A Few Things You Probably Did Not Know about the Eiffel Tower

Paris City Tours
Paris City Tours

Eiffel Tower Facts

It is official: the Eiffel Tower has turned 130! Recently, Paris celebrated the Iron Lady’s anniversary with a special light show. So on 130th year of the Eiffel Tower, here are some things you perhaps did not have prior knowledge of.

It Was Supposed to Be a Temporary Structure

Did you know the monument itself was built for the World Fair held in 1889 in the City of Lights? Known in French as the “Exposition Universelle”, it was held to commemorate the centenary of the Revolution. There were calls for the monument’s demolition, which did not materialize. Soon it became the most popular feature on the city skyline and most visited monument in France. Of course, today around seven million people visit the Eiffel Tower on Paris city tours every year.

The Same Architect of the Eiffel Tower Was Involved in the Design of the Statue of Liberty

You may know the Iron Lady was designed by and is named after Gustave Eiffel, but did you know the same man was a part of the Statue of Liberty’s design works? While he was not the only one who was part of the works, the fact that a man from France was involved in the creation of one of the most iconic statues in the world, is a matter of great pride for the nation.

Adolf Hitler Had Planned to Have the Structure Demolished

Adolf Hitler ordered the German officer, General Dietrich von Choltitz, to demolish historical and religious monuments in the French capital. However, the military Governor of occupied Paris refused to follow the orders of the ruthless autocrat.

The Eiffel by the Numbers

Now, let us take a look at some fascinating numbers that make the Eiffel Tower a fascinating object.

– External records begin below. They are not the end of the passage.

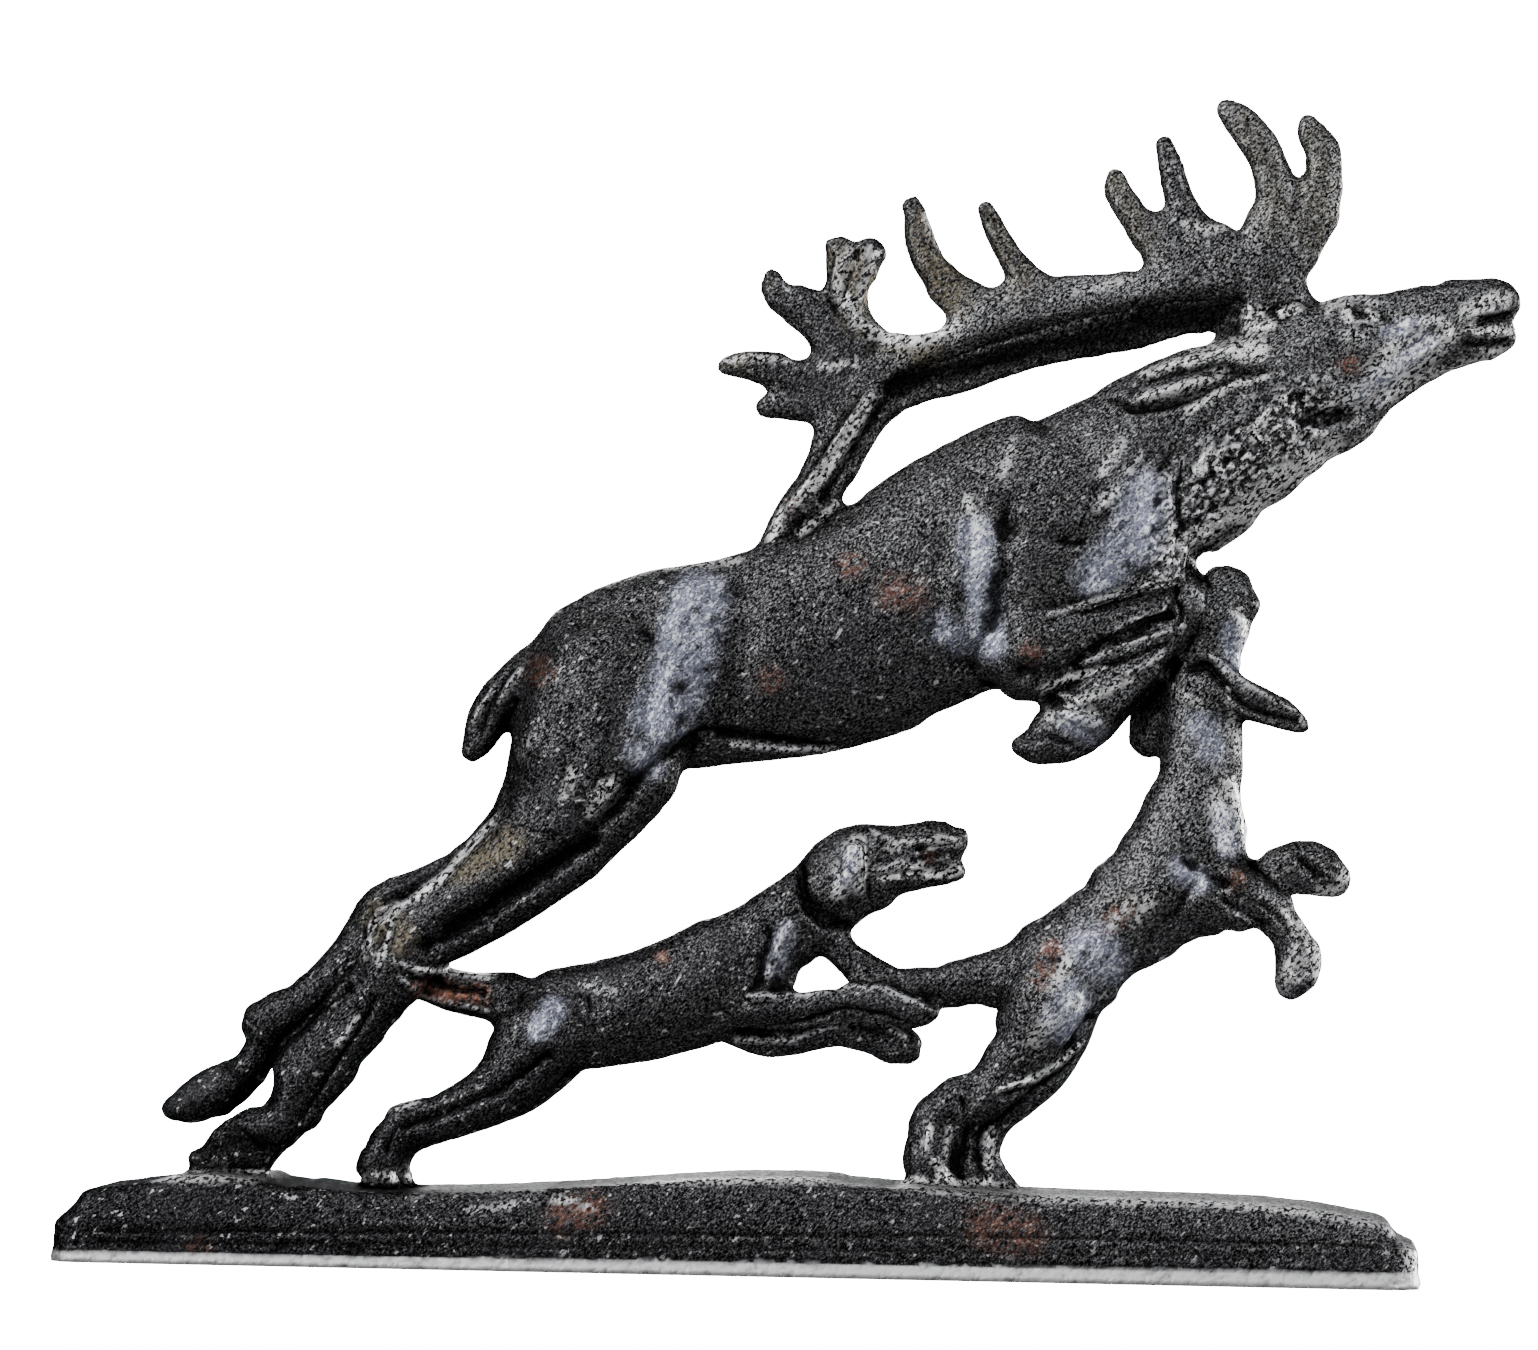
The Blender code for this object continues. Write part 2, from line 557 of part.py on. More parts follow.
def main():
    """Model the animals, stand them on the plinth, and fuse all into one casting in metres."""
    clear_scene()
    model = bpy.data.collections.new("deer_and_hounds_sculpture")
    bpy.context.scene.collection.children.link(model)
    forms = stag_limbs(model) + antler_limbs(model) + hound_limbs(model)
    casting = joined(forms, model)
    fuse(casting)
    carve(casting, STAG_CARVING + HOUND_CARVING + mane_carving())
    thin_out(casting, ANIMAL_TRIANGLES)
    stand = Vector((-GROUP_SETBACK, 0.0, PLINTH_HEIGHT + GROUND_LINE_RISE))
    for vert in casting.data.vertices:
        vert.co = vert.co * UNIT + stand
    base = plinth(model)
    union = casting.modifiers.new("on the plinth", "BOOLEAN")
    union.operation = "UNION"
    union.solver = "EXACT"
    union.object = base
    bake(casting)
    bpy.data.objects.remove(base)
    bm = bmesh.new()
    bm.from_mesh(casting.data)
    bmesh.ops.scale(bm, vec=(MM, MM, MM), verts=bm.verts)
    bmesh.ops.triangulate(bm, faces=bm.faces)
    bm.to_mesh(casting.data)
    bm.free()
    casting.name = "deer_and_hounds"
    casting.data.name = "deer_and_hounds"
    casting.data.materials.clear()
    casting.data.materials.append(cast_iron())


main()
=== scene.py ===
# %% [markdown]
# # A stag and two hounds, cast in iron
#
# The real object is one sand casting: a leaping stag with its antlers laid back, a hound running below it, a
# hound rearing at its chest, and a long low plinth. This lesson dresses the imported casting: it takes a
# copy of it, softens the facets, touches up the outline, models the eyes, toes and other small forms,
# presses in the creases and the mane as a chaser would, and gives the iron its black skin, with highlights
# and shade partly painted into its colour.

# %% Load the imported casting
import math

import bpy
import numpy as np
from mathutils import Matrix, Vector


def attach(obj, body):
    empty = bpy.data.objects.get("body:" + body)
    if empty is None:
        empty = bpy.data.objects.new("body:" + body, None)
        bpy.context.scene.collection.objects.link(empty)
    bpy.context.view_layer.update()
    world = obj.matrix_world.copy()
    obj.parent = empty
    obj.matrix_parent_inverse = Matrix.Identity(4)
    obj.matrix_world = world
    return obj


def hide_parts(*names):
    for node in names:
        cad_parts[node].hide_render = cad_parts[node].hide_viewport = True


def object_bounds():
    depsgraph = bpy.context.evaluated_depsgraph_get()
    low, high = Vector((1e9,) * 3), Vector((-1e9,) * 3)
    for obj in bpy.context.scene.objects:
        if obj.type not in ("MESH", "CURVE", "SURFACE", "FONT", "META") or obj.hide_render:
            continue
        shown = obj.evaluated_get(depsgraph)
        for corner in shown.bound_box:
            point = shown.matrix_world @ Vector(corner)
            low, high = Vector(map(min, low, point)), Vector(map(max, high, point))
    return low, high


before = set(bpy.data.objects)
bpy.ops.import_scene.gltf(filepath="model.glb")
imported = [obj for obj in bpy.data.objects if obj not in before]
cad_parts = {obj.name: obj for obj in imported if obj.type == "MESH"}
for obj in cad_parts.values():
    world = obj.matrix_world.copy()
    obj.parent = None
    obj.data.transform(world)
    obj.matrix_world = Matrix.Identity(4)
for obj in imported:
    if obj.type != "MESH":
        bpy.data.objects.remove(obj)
bpy.ops.object.select_all(action="DESELECT")
CAD_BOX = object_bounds()
MM = 0.001
SIZE = CAD_BOX[1] - CAD_BOX[0]
print("casting:", [round(side / MM, 1) for side in SIZE], "mm")

# %% [markdown]
# ## The camera
#
# The group was seen almost square on, a little from its right and from just above the plinth, through a
# long lens. A camera looks along its own -Z, so a direction is turned into a rotation with
# to_track_quat, and the small roll is added round that same axis.

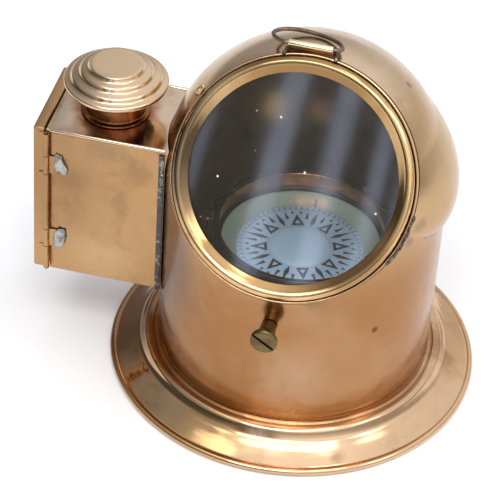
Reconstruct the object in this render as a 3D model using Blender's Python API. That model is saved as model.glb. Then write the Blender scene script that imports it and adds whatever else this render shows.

  • It cost 7,799,401.31 Francs to make the monument. We are unsure what the corresponding value is in Euros, but it does sound like a lot for the late 1880’s.
  • The Eiffel Tower was destined to last 20 years. It was built not just to honor the French Revolution but also to show off the industrial might of the nation, but the use of it as a wireless telegraph transmitter eventually meant the structure was allowed to remain in place.